Снова начались приемы. Первый устроили мы сами, пригласив четырех вождей и Тома и умоляя их не приносить с собой еды. Обдумывая план угощения, мы решили, что самое безопасное придерживаться углеводов, а поэтому основным блюдом были бобы со свининой, подкрепленные несколькими банками венских сосисок. Для резерва мы вытащили большую часть оставшихся консервов тунца, но, прежде чем принимать решение относительно последних блюд меню, мы решили сначала посмотреть, как пойдут первые.

Вожди прибыли в сопровождении Тома. Мы немного огорчились, когда увидели, что они нагружены котелками, сковородками и несколькими большими бутылками тубвы. Том объяснил, что вожди хотели просто принести несколько пустячков, чтобы украсить стол; похоже на то, что они не доверяли нашей кухне.

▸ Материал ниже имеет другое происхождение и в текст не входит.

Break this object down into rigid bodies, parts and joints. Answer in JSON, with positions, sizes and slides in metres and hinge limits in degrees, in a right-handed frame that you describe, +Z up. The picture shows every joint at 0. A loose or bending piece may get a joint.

Вечер прошел превосходно. Мы поставили еду и растянулись на циновках. Все были голодны. К нашему удивлению, мы справились не только с целым горшком бобов и сосисками, но и с тунцом и почти со всем, что было принесено нашими гостями. На десерт открыли три банки сухого чернослива. После ужина Боб извлек маленький ручной проектор и вставил цветные диапозитивы, которые заснял на Таити, Фиджи и Туамоту.

Это был хороший набор картинок: дома и растения очень похожи на ифалукские, люди — на ифалукцев. То и дело раздавалось одобрительное и восхищенное «юкс!», а когда на одном диапозитиве появилась привлекательная девушка-таитянка, неожиданно послышался вой, оживленные возгласы «хааааннннаах», сопровождаемые рычанием и посвистыванием. Невозможно забыть, как прореагировал маленький Тороман, когда увидел фиджийскую амазонку высотой в шесть футов и весом около двухсот фунтов. Он состроил гримасу и изобразил, как эта леди берет его под мышку и уносит. Сам Тачим не смог бы представить это лучше, и мы хохотали до слез.

Однажды вечером я сидел на берегу лагуны, предоставив теплому ветру ласкать кожу, а нежным волнам касаться моих ног. Как жалкая медуза в небесном море, над головой плыла луна, окруженная сверкающими точками небесных светильников ночи. «Наслаждайся этим сейчас, — думал я, — луна и звезды не изменятся, но для тебя их скоро не будет. Несколько дней и несколько тысяч миль — и на смену всему этому придет моя семья и старые друзья». Казалось, я уже слышал их: «Хорошо съездил? Как жилось? Как там дела?» Обычпо на такие вопросы не ждут ответов. Я, наверное, пробормочу ничего не значащие слова.

Ну, а как обстояло дело в действительности? Нелегко сказать, ведь накопилось столько разных впечатлений, реальных и выдуманных.

«Объективные» реальности Ифалука не так уж трудно описать — было бы время. Мы приехали изучать их и узнали очень много интересного. Когда-нибудь мы напишем толстую монографию с описанием природы острова и его народа. Она будет состоять из большого количества фактических сведений об острове и, вероятно, покроется пылью в обширных научных архивах. Ведь в холодных стереотипных фразах и точных определениях научных трудов жизнь описывается рассудочно, а человеческое тепло, эмоции, радости и разочарования часто теряются. Как показывает мой опыт, ученый редко наблюдает и действует с той беспристрастностью, какую принято приписывать специалисту. Он должен стараться не вносить личного элемента в последование и оценку полученных данных. Ученый имеет особый профессиональный подход к проблемам в своей области науки, но он ведь не является человеком особого типа. Каким бы темпераментом он ни обладал (а темпераменты могут быть очень различны), у него всегда есть свои надежды и страхи, моменты мужества и зрелости, трусости и ребячества, радости и печали, стремление к красоте, борьбе и покою.